A comprehensive security system would ensure security guarantees for all those participating in politics, including human rights and other social activists (which are still very dangerous activities in Colombia). There would be a Truth Commission and a process of assistance and reparation for victims of the conflict. Democratic rights were to be secured for social activists and trade unionists, ensuring their physical security, right to information and freedom to protest. The agreement contains clauses on the promotion of a democratic and participatory political culture based on respect for democratic values and principles, transparent management of public institutions and integration of marginalized communities like women, LGBT, Afro-Colombians and indigenous peoples. In other words, much of the peace agreement contains promises that should be provided within the framework of the 1991 Constitution already adopted by Colombia, but only partially implemented.

A crucial issue in the peace agreement relates to land distribution.
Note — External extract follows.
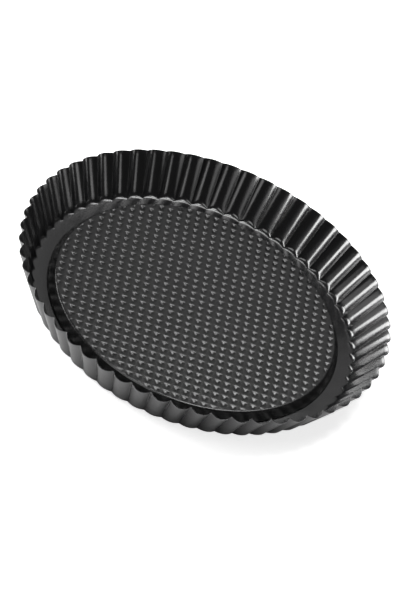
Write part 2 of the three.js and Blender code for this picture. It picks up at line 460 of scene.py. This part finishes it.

Colombia is one of the most unequal countries in the world in terms of rural landholding, and the Gini coefficient for land ownership increased from the already high 87.7 per cent in 2000 to 88.5 per cent in 2009. According to the 2014 Census, less than 1 per cent of the landowners who have holdings of more than 500 hectares hold more than 77 per cent of the land, while around three-quarters of the peasantry is crowded into small holdings of less than 5 hectares. Many small holders lost their land through forcible expropriation and simple takeover of their lands after violence. The peace agreement calls for significant changes to enlarge access to land and its use as well as comprehensive development packages for small holders. A Land Fund would be created through recovery of illegally acquired land, judicial expiration of ownership, expropriation of unexploited land and other expropriation for social interest. This land would be redistributed to landless or land-poor rural people, and would be inalienable and non-transferable for a period of seven years. Property titles of small and medium land holders would be formalised. This process would be accompanied by a comprehensive subsidy, credits, technical assistance, housing, marketing and access to means of production provided by the government, as well as a food security system with programmes against hunger and malnutrition.

To the surprise of many, the plebescito or popular referendum held on 2 October narrowly rejected the peace agreement by a margin of only 0.4 per cent, while nearly two-thirds of voters did not vote at all.

Ex-President Uribe and right-wing forces had campaigned against the peace deal, on the grounds that it gave too many concessions to FARC. However, there are those who argue that the real resistance to the agreement has come from rightwing paramilitary groups. The agreement promises a Special Investigation Unit within the Attorney General’s office to dismantle all criminal organizations and paramilitary successor organizations, which would investigate, prosecute and indict all criminal organisations responsible for homicides, massacres, gender violence or attacks on social and political movements. Alvaro Uribe’s brother is rumoured to be associated with one of paramilitary groups and there have been accusations that the 2006 re-election of Uribe himself was financed by paramilitaries, specifically by their umbrella organisation the AUC (United Self-Defense Forces of Colombia), which has since been dismantled.

Despite the narrow referendum loss, the peace process in Colombia is not over. While the process of laying down of arms by FARC has been halted for now, the ceasefire continues, and the government is also negotiating with the ELN in Havana. Uribe and the other opposition now face charges of electoral fraud for wilfully misleading the public on aspects of the peace deal, and have been sidelined in the parliament. There is hope – especially among the marchers in Bogota and other cities and towns across the country – that the agreement can be tweaked and slightly altered to meet some pressing concerns, and then finally implemented. Despite this recent setback, the public desire for peace appears to be overwhelming, along with the felt need for restitution.

Readers in India will recognise many of these features: the history of aggressive exploitation of natural resources and of the local people; the lawlessness and lack of recourse to justice; the aggression and impunity of paramilitary organisations set up by the powerful; the rise of violent alternatives among the oppressed; the fierce suppression of these by the state apparatus; and the consequent cycle of apparently unending violence. Particularly when looking at the comparative perspectives of New Delhi and say, Bastar in Chhattisgarh, the similarities are eerie. Perhaps the continuing attempts at achieving peace in Colombia against all odds can provide some hope and insight into our own sites of tragedy and violence.